• _Goal of the exercise_
Which lines below fall between the one containing "The three.js and Blender code for this object" and the one containing "powder = blend(tree, amount, powder, (0.95, 0.90, 0.905))"? Repeat them exactly, counting both of those lines, and add nothing else.

* START *

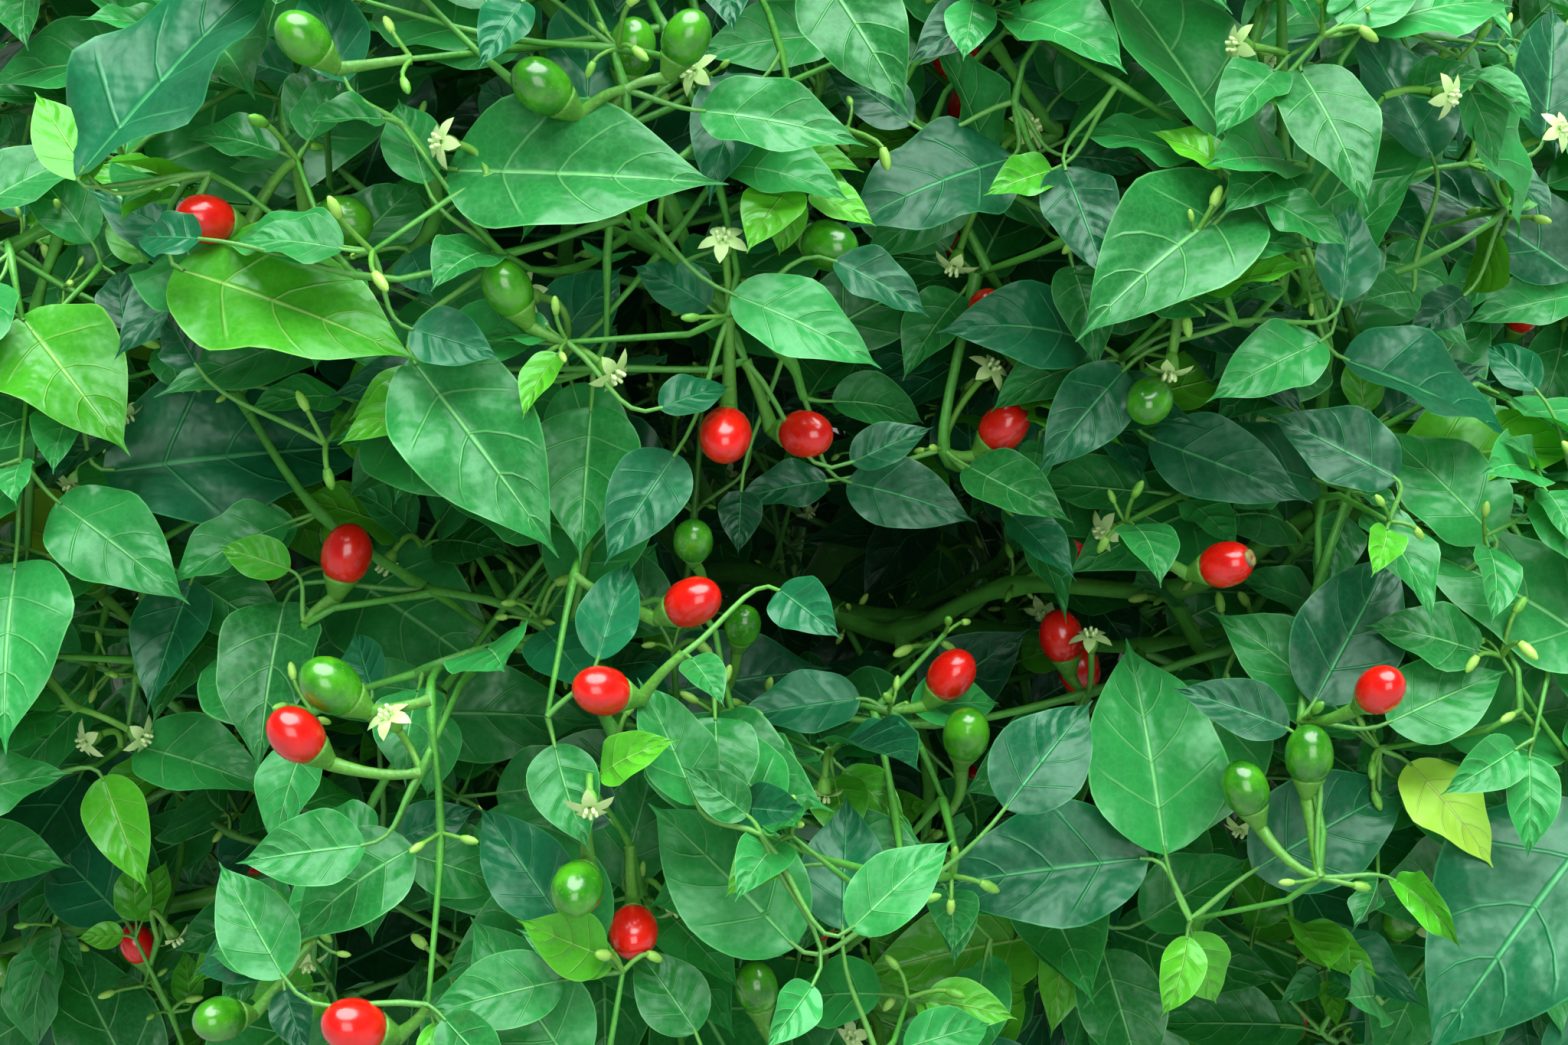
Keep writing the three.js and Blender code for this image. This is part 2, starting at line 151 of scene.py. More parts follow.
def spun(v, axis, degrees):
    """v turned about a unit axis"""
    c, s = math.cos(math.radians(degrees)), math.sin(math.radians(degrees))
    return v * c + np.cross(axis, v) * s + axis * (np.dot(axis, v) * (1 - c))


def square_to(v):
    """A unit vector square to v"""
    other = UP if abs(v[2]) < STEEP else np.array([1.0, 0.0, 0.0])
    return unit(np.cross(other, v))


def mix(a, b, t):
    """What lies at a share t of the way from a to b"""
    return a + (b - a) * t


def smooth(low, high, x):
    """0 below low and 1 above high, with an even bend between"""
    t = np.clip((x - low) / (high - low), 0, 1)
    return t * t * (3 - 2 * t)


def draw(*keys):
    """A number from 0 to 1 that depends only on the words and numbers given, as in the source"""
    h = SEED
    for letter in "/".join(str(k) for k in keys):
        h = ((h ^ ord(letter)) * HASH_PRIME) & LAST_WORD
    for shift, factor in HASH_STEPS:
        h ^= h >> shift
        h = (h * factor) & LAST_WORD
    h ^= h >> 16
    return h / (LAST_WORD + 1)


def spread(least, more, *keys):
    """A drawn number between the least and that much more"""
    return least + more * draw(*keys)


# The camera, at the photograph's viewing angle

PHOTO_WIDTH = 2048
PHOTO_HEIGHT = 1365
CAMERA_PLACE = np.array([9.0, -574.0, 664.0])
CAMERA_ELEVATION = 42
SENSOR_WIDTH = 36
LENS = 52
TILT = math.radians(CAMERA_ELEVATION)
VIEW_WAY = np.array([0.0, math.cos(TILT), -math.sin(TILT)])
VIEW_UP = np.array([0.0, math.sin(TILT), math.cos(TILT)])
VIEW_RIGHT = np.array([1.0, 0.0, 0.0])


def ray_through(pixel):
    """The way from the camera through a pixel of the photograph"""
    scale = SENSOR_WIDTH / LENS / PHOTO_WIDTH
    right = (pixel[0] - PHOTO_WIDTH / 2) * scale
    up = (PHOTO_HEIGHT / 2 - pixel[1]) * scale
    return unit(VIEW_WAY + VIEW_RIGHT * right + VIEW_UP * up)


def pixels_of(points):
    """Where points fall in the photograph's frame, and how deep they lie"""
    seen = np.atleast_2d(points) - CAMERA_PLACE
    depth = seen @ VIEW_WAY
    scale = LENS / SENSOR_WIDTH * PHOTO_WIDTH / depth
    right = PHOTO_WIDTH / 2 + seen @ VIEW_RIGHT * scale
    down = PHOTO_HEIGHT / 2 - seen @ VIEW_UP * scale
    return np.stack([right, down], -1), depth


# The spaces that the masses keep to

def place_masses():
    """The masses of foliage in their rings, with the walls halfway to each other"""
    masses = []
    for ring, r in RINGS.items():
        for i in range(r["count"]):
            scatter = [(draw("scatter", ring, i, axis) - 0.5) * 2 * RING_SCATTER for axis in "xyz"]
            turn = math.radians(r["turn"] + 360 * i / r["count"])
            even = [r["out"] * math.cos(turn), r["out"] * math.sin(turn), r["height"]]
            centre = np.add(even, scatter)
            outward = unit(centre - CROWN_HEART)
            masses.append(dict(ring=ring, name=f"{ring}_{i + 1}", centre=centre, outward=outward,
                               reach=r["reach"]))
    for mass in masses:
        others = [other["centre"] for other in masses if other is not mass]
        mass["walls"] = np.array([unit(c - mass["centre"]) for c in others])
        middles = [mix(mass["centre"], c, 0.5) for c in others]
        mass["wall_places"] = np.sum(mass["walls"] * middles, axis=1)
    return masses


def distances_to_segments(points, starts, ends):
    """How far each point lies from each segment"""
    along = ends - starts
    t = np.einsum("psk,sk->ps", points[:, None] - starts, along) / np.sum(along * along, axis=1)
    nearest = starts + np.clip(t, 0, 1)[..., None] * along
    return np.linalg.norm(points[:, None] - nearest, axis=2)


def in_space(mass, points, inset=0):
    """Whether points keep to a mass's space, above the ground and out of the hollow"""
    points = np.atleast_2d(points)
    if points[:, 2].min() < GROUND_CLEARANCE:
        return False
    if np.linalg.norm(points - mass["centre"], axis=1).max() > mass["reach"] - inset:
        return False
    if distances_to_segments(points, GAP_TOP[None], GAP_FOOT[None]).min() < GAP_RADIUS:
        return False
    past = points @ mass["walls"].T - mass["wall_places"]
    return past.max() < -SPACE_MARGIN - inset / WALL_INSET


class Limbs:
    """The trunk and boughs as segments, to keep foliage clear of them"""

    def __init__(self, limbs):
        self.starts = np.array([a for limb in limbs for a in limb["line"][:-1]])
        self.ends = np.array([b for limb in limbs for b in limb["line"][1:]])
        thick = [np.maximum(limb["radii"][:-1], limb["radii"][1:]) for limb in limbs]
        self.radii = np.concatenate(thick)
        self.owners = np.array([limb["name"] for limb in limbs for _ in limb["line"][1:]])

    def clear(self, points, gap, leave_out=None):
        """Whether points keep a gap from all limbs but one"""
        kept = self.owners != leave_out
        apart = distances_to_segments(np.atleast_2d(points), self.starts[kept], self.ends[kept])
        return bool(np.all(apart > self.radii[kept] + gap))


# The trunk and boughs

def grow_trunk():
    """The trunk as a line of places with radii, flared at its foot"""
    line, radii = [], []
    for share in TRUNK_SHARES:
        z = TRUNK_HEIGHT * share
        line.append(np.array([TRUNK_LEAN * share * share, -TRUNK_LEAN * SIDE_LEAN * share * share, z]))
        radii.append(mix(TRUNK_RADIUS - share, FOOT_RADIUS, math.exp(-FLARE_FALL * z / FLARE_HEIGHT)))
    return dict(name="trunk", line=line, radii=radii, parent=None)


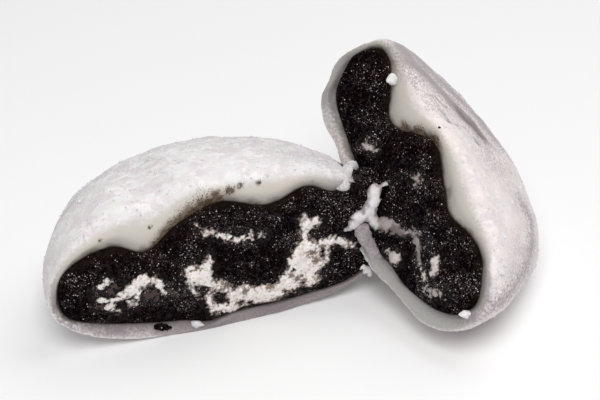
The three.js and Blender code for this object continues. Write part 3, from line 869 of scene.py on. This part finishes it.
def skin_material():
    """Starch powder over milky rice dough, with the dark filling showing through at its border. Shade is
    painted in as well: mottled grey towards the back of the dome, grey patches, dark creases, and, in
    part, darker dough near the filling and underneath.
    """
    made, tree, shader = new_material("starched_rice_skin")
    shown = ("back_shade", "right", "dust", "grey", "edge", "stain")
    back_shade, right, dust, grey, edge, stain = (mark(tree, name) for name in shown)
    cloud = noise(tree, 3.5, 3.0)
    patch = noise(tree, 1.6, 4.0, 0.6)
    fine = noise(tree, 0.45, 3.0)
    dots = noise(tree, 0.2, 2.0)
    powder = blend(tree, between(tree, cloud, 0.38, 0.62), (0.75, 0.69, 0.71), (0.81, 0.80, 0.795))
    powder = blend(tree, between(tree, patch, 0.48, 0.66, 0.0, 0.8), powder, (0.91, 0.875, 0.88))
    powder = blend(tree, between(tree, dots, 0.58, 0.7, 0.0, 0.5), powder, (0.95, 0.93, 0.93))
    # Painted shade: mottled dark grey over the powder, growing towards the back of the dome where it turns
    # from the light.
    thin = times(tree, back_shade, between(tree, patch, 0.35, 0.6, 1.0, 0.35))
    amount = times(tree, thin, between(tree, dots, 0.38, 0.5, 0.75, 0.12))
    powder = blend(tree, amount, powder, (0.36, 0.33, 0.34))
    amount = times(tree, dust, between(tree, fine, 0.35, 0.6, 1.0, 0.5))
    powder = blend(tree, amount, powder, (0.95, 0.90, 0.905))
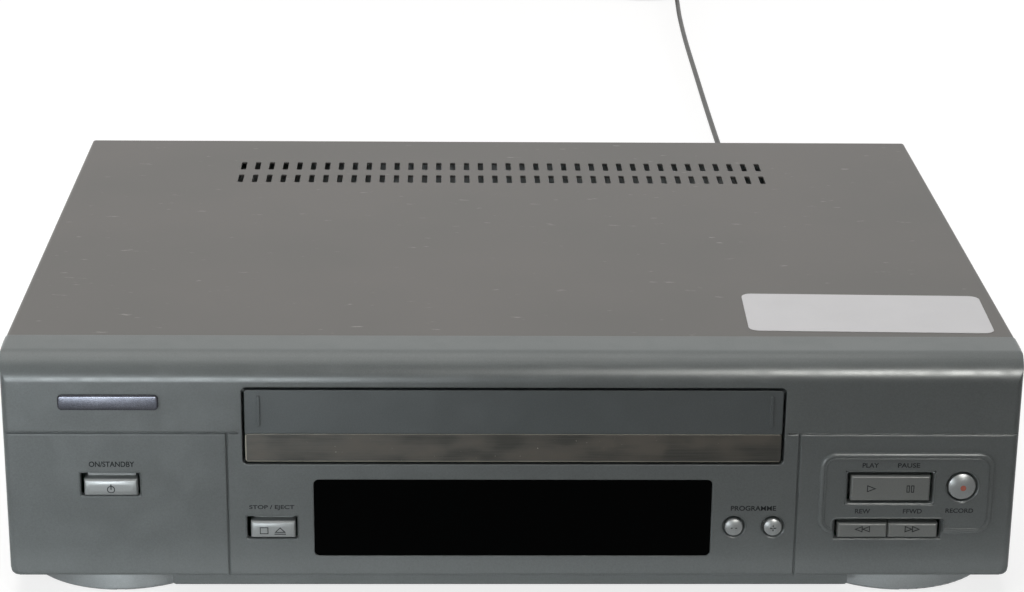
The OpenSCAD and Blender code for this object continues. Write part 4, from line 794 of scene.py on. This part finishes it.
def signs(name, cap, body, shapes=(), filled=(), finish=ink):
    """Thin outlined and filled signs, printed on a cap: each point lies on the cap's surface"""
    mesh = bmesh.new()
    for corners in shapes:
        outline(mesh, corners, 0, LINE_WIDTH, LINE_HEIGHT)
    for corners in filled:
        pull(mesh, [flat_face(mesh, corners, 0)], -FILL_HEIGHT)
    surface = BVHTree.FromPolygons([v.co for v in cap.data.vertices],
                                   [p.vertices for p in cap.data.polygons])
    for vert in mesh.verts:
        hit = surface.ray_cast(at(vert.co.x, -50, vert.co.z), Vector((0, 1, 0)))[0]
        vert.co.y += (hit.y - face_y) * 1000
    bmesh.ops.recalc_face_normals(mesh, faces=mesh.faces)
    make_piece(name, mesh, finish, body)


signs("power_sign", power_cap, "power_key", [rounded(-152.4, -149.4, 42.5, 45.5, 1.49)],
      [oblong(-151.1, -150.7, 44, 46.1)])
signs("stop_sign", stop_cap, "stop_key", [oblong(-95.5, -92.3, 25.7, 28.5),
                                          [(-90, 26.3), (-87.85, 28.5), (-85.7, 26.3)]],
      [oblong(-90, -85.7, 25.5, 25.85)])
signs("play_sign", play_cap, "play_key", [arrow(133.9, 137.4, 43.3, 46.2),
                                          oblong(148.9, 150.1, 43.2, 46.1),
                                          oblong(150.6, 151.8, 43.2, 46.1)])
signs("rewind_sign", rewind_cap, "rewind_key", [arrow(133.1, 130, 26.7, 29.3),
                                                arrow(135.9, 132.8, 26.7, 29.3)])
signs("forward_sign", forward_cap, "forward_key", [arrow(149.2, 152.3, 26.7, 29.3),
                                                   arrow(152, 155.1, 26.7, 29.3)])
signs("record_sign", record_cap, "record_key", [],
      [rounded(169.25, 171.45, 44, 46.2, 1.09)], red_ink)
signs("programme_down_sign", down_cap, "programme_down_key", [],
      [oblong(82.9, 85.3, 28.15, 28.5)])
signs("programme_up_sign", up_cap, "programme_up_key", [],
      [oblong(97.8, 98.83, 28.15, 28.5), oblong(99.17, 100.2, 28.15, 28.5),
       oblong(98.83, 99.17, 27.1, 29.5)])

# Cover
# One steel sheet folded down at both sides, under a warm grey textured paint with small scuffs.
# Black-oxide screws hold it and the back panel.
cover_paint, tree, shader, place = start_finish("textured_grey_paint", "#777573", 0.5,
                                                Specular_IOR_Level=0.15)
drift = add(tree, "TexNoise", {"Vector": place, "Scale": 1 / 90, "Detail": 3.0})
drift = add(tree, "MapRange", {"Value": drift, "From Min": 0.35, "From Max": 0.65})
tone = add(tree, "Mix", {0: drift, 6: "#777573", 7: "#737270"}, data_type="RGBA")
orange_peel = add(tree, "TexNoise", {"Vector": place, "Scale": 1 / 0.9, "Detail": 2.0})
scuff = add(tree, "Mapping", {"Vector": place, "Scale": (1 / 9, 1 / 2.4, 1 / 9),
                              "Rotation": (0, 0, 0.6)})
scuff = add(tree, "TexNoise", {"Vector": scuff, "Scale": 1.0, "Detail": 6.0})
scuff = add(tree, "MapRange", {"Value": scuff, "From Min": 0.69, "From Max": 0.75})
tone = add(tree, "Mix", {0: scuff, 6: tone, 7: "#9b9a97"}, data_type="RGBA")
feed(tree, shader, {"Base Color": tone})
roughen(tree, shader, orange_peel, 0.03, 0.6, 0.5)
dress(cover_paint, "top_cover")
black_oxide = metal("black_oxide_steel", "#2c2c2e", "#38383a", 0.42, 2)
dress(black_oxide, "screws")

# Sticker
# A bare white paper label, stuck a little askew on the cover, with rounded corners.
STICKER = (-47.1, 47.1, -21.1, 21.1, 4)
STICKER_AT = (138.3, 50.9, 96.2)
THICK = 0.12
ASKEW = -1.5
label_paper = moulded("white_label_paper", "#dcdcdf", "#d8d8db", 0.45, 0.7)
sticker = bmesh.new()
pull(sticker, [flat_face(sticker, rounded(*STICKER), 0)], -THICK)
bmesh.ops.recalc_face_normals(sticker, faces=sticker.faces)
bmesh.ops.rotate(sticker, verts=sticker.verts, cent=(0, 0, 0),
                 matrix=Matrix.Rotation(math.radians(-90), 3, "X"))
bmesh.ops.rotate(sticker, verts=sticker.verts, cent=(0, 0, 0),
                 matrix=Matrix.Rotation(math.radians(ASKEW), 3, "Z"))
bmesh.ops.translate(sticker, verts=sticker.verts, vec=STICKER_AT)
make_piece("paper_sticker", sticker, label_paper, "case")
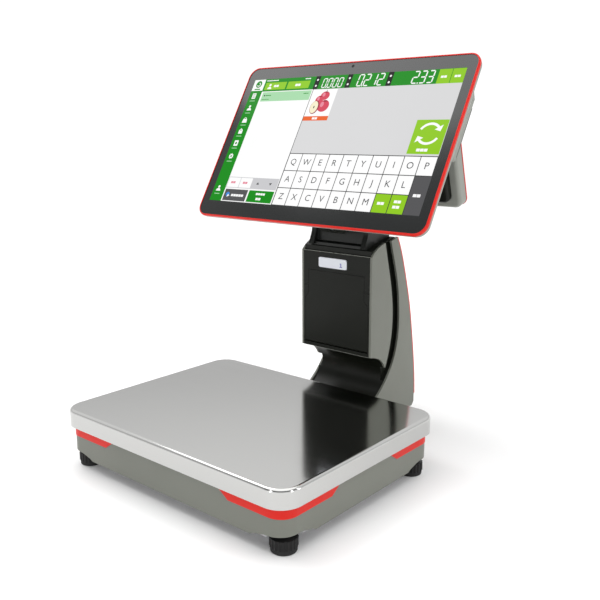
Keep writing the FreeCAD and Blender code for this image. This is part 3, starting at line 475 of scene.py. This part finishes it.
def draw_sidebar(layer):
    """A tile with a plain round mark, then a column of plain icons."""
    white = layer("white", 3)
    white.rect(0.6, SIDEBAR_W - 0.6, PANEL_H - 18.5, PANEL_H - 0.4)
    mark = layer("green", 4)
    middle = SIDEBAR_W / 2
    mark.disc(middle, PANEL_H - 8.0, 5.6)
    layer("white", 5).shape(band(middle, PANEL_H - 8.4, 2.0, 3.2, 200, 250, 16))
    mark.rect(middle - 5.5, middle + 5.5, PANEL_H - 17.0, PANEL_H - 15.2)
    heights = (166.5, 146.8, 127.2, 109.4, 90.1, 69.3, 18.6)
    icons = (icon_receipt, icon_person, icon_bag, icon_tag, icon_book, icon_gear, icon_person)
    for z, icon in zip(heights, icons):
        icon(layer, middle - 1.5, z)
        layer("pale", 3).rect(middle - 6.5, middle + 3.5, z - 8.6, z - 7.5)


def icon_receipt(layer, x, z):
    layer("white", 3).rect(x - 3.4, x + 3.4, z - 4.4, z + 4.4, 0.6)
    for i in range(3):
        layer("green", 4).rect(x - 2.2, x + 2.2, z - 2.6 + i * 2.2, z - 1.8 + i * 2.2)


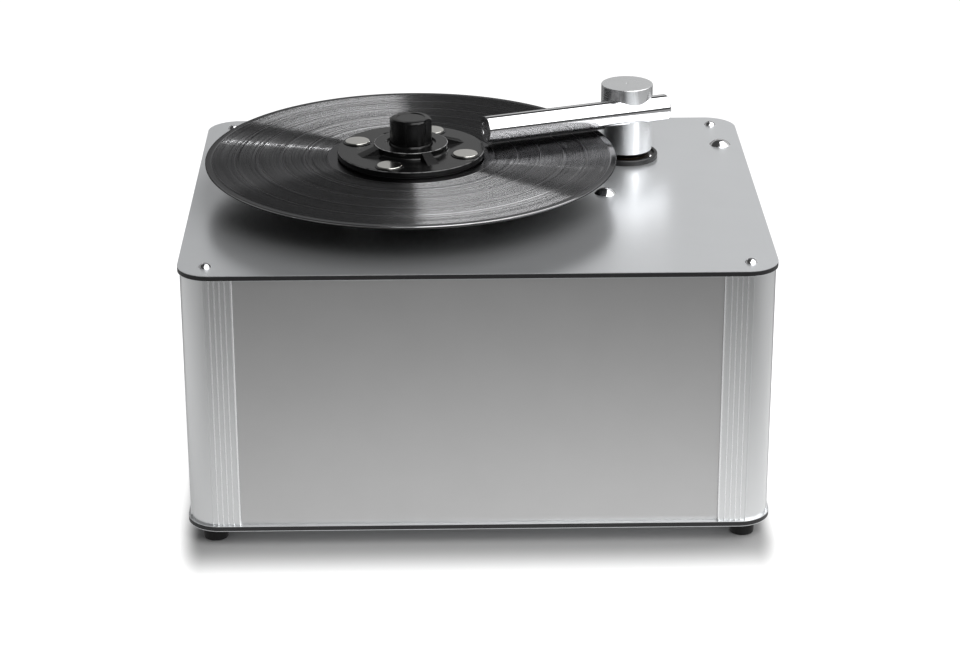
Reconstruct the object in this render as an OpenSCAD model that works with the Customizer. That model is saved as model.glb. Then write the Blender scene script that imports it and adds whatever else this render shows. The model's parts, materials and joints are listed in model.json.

* END *

• _Result of this task_
The three.js and Blender code for this object continues. Write part 3, from line 869 of scene.py on. This part finishes it.
def skin_material():
    """Starch powder over milky rice dough, with the dark filling showing through at its border. Shade is
    painted in as well: mottled grey towards the back of the dome, grey patches, dark creases, and, in
    part, darker dough near the filling and underneath.
    """
    made, tree, shader = new_material("starched_rice_skin")
    shown = ("back_shade", "right", "dust", "grey", "edge", "stain")
    back_shade, right, dust, grey, edge, stain = (mark(tree, name) for name in shown)
    cloud = noise(tree, 3.5, 3.0)
    patch = noise(tree, 1.6, 4.0, 0.6)
    fine = noise(tree, 0.45, 3.0)
    dots = noise(tree, 0.2, 2.0)
    powder = blend(tree, between(tree, cloud, 0.38, 0.62), (0.75, 0.69, 0.71), (0.81, 0.80, 0.795))
    powder = blend(tree, between(tree, patch, 0.48, 0.66, 0.0, 0.8), powder, (0.91, 0.875, 0.88))
    powder = blend(tree, between(tree, dots, 0.58, 0.7, 0.0, 0.5), powder, (0.95, 0.93, 0.93))
    # Painted shade: mottled dark grey over the powder, growing towards the back of the dome where it turns
    # from the light.
    thin = times(tree, back_shade, between(tree, patch, 0.35, 0.6, 1.0, 0.35))
    amount = times(tree, thin, between(tree, dots, 0.38, 0.5, 0.75, 0.12))
    powder = blend(tree, amount, powder, (0.36, 0.33, 0.34))
    amount = times(tree, dust, between(tree, fine, 0.35, 0.6, 1.0, 0.5))
    powder = blend(tree, amount, powder, (0.95, 0.90, 0.905))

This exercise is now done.